Obed Nicholls (1885–1962), pictured below, was a Newlyn artist who worked in copper. Wheelchair bound from birth, he was encouraged to attend evening classes and it was at the Newlyn Industrial Class that his talents were discovered and nurtured until he was sufficiently confident to work independently.
One of the most famous Newlyn School painters, Stanhope Forbes (November 18th), described the class affectionately ‘In the narrowest part of the little lane we stumbled along on our way through the village, where there hangs a curiously fashioned sign, indicating that here an industrial class is held. A terrible din assails your ears, and, curious to find what occasions it, you enter a courtyard, and climbing a steep ladder into an old net loft, find a room full of lads all busy hammering away at curiously shaped pieces of brass or copper.
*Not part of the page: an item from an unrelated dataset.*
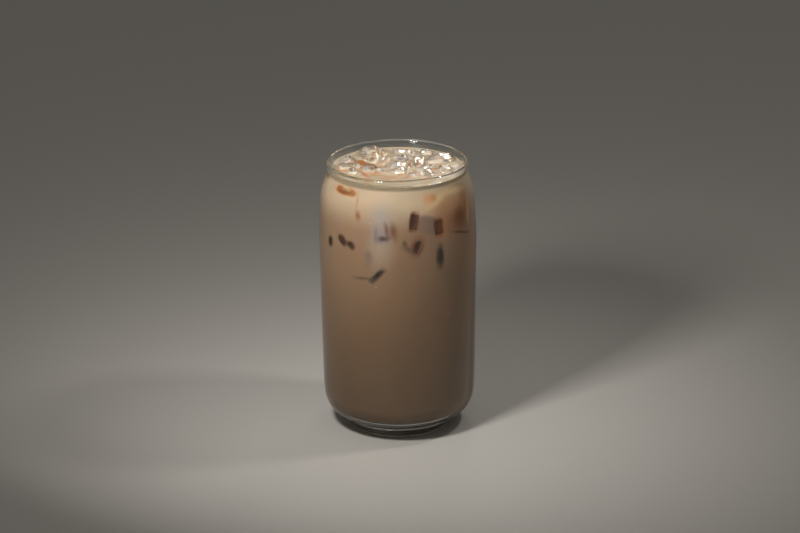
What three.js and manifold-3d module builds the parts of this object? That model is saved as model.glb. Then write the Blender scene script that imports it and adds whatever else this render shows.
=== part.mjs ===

Originally started by that good friend of Newlyn, Mr Bolitho with the co-operation of the artists, and chief amongst them Messrs Gotch and Percy Craft, the idea was to find employment for the spare moments of fisher lads, and certainly a more admirable safety valve for their superfluous energy could not have been devised. To have introduced the best qualities of design into some of the commonest objects of our daily use, surely this is an achievement to be proud of, and probably no work the colony has done will tend more to the true mission of the artist, which is to foster and encourage the love of beauty and grace’.
Funded by the MP, T.P. Bolitho, the Newlyn Industrial Class, teaching metalwork, embroidery and enamelling, was established in 1890 by John Drew MacKenzie (July 22nd) not just to develop an artistic centre but to develop the skills of fisherfolk so they could earn in the off season. It ceased during the First World War but restarted in 1920 until stopping once more in 1939.